## Written request
Output an exact reproduction of the data.

## Data extract
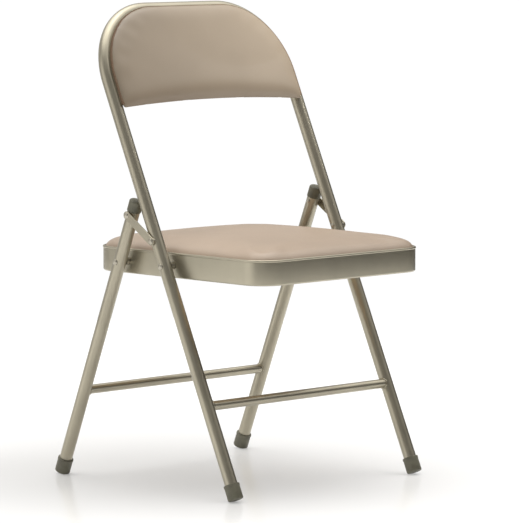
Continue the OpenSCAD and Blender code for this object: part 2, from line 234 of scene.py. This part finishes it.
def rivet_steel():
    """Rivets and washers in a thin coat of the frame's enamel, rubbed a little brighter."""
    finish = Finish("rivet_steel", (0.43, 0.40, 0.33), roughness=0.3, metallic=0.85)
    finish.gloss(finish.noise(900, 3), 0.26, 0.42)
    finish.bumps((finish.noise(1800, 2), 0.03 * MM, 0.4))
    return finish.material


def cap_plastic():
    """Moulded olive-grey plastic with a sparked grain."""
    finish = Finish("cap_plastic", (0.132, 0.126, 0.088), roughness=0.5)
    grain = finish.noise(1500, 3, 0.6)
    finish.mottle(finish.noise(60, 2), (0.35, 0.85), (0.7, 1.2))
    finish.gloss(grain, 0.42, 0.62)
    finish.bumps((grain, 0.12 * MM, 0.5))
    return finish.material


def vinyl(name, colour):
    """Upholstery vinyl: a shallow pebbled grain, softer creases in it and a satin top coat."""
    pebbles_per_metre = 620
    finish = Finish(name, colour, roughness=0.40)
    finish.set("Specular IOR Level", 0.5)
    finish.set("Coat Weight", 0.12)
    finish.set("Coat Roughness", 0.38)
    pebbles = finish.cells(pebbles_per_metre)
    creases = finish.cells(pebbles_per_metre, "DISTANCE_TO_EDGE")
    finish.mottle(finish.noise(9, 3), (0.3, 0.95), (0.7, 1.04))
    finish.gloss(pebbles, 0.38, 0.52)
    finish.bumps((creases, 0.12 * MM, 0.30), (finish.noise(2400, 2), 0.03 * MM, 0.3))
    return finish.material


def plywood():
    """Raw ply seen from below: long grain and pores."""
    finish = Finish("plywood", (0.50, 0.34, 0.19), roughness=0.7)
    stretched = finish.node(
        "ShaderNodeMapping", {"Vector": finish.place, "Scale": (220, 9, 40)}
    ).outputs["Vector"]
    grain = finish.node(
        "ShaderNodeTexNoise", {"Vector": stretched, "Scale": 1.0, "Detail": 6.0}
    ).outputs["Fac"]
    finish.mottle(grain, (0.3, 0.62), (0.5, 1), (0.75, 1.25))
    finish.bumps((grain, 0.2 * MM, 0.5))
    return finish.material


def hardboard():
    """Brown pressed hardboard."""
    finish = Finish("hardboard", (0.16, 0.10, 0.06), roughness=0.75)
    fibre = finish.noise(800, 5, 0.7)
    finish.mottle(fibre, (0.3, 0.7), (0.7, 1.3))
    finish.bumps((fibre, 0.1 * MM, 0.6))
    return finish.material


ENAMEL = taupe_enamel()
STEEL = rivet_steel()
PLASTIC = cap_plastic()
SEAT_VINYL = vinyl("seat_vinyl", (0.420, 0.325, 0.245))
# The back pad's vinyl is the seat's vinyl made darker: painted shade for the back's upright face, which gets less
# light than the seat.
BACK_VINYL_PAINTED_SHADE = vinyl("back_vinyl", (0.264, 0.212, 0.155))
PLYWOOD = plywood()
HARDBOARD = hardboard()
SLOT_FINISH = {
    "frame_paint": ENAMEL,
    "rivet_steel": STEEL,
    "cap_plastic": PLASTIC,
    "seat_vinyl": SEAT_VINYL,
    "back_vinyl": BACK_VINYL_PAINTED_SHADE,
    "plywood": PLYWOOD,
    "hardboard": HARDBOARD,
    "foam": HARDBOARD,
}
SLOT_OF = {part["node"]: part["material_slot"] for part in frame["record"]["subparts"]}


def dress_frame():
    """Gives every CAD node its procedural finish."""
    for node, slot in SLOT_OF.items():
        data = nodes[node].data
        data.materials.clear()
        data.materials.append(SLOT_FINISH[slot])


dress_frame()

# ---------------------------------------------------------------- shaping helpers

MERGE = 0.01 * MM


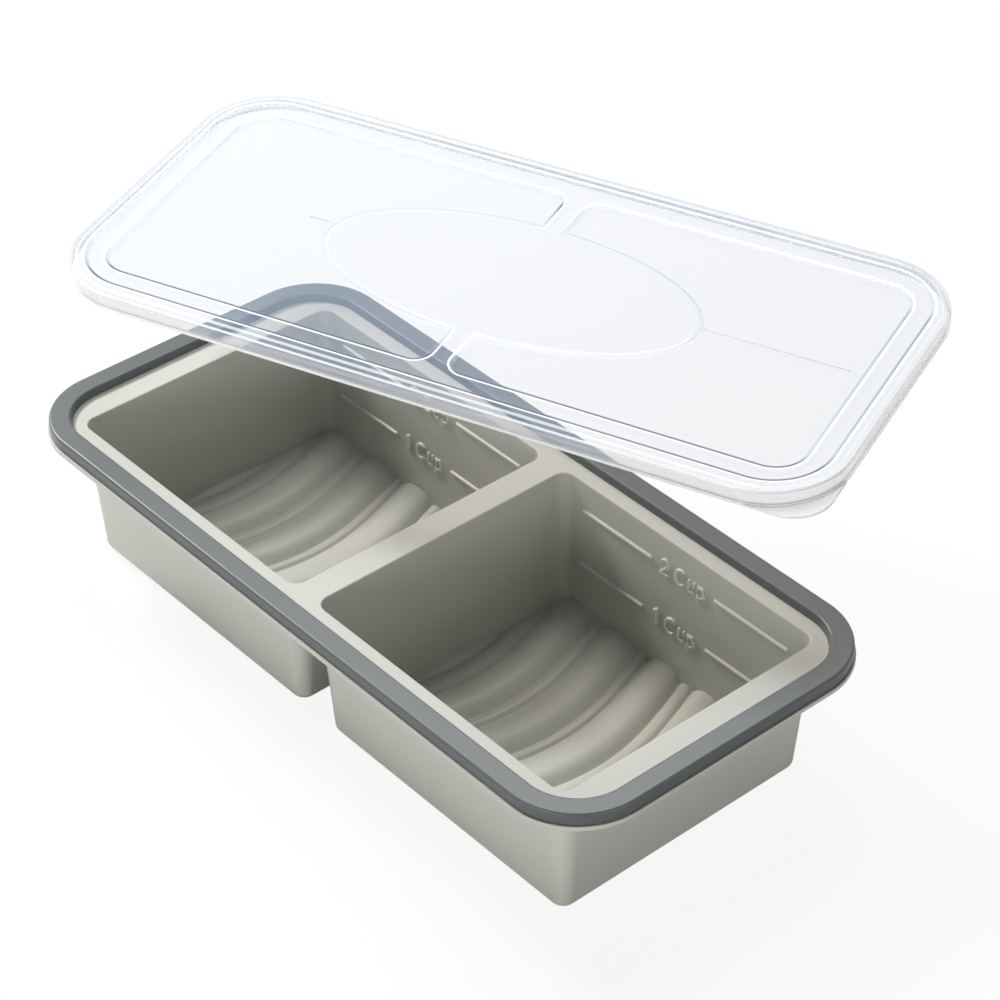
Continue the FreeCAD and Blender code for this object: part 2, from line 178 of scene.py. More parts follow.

## Response to this exercise
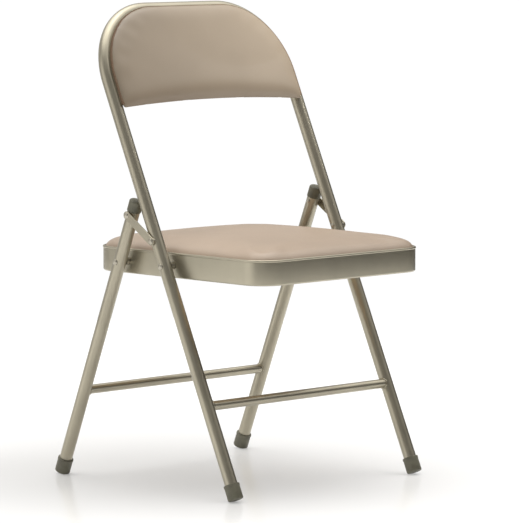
Continue the OpenSCAD and Blender code for this object: part 2, from line 234 of scene.py. This part finishes it.
def rivet_steel():
    """Rivets and washers in a thin coat of the frame's enamel, rubbed a little brighter."""
    finish = Finish("rivet_steel", (0.43, 0.40, 0.33), roughness=0.3, metallic=0.85)
    finish.gloss(finish.noise(900, 3), 0.26, 0.42)
    finish.bumps((finish.noise(1800, 2), 0.03 * MM, 0.4))
    return finish.material


def cap_plastic():
    """Moulded olive-grey plastic with a sparked grain."""
    finish = Finish("cap_plastic", (0.132, 0.126, 0.088), roughness=0.5)
    grain = finish.noise(1500, 3, 0.6)
    finish.mottle(finish.noise(60, 2), (0.35, 0.85), (0.7, 1.2))
    finish.gloss(grain, 0.42, 0.62)
    finish.bumps((grain, 0.12 * MM, 0.5))
    return finish.material


def vinyl(name, colour):
    """Upholstery vinyl: a shallow pebbled grain, softer creases in it and a satin top coat."""
    pebbles_per_metre = 620
    finish = Finish(name, colour, roughness=0.40)
    finish.set("Specular IOR Level", 0.5)
    finish.set("Coat Weight", 0.12)
    finish.set("Coat Roughness", 0.38)
    pebbles = finish.cells(pebbles_per_metre)
    creases = finish.cells(pebbles_per_metre, "DISTANCE_TO_EDGE")
    finish.mottle(finish.noise(9, 3), (0.3, 0.95), (0.7, 1.04))
    finish.gloss(pebbles, 0.38, 0.52)
    finish.bumps((creases, 0.12 * MM, 0.30), (finish.noise(2400, 2), 0.03 * MM, 0.3))
    return finish.material


def plywood():
    """Raw ply seen from below: long grain and pores."""
    finish = Finish("plywood", (0.50, 0.34, 0.19), roughness=0.7)
    stretched = finish.node(
        "ShaderNodeMapping", {"Vector": finish.place, "Scale": (220, 9, 40)}
    ).outputs["Vector"]
    grain = finish.node(
        "ShaderNodeTexNoise", {"Vector": stretched, "Scale": 1.0, "Detail": 6.0}
    ).outputs["Fac"]
    finish.mottle(grain, (0.3, 0.62), (0.5, 1), (0.75, 1.25))
    finish.bumps((grain, 0.2 * MM, 0.5))
    return finish.material


def hardboard():
    """Brown pressed hardboard."""
    finish = Finish("hardboard", (0.16, 0.10, 0.06), roughness=0.75)
    fibre = finish.noise(800, 5, 0.7)
    finish.mottle(fibre, (0.3, 0.7), (0.7, 1.3))
    finish.bumps((fibre, 0.1 * MM, 0.6))
    return finish.material


ENAMEL = taupe_enamel()
STEEL = rivet_steel()
PLASTIC = cap_plastic()
SEAT_VINYL = vinyl("seat_vinyl", (0.420, 0.325, 0.245))
# The back pad's vinyl is the seat's vinyl made darker: painted shade for the back's upright face, which gets less
# light than the seat.
BACK_VINYL_PAINTED_SHADE = vinyl("back_vinyl", (0.264, 0.212, 0.155))
PLYWOOD = plywood()
HARDBOARD = hardboard()
SLOT_FINISH = {
    "frame_paint": ENAMEL,
    "rivet_steel": STEEL,
    "cap_plastic": PLASTIC,
    "seat_vinyl": SEAT_VINYL,
    "back_vinyl": BACK_VINYL_PAINTED_SHADE,
    "plywood": PLYWOOD,
    "hardboard": HARDBOARD,
    "foam": HARDBOARD,
}
SLOT_OF = {part["node"]: part["material_slot"] for part in frame["record"]["subparts"]}


def dress_frame():
    """Gives every CAD node its procedural finish."""
    for node, slot in SLOT_OF.items():
        data = nodes[node].data
        data.materials.clear()
        data.materials.append(SLOT_FINISH[slot])


dress_frame()

# ---------------------------------------------------------------- shaping helpers

MERGE = 0.01 * MM


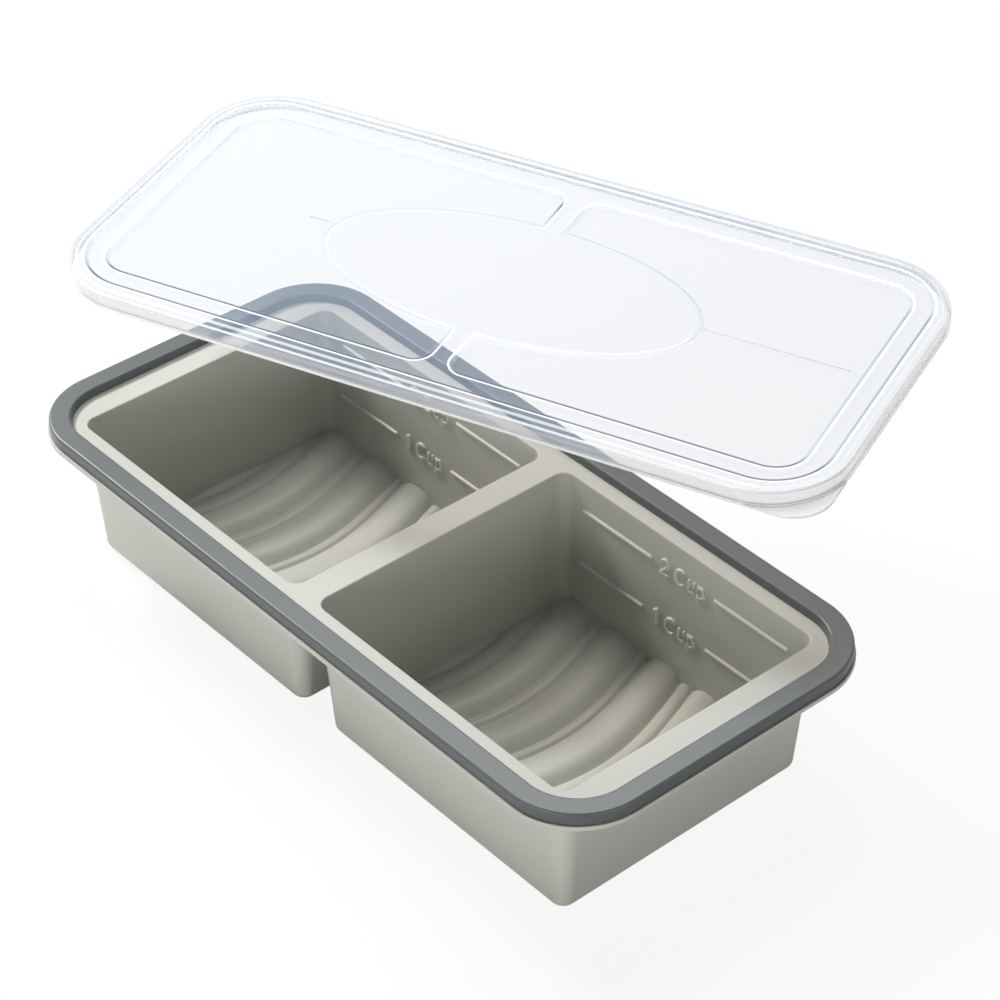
Continue the FreeCAD and Blender code for this object: part 2, from line 178 of scene.py. More parts follow.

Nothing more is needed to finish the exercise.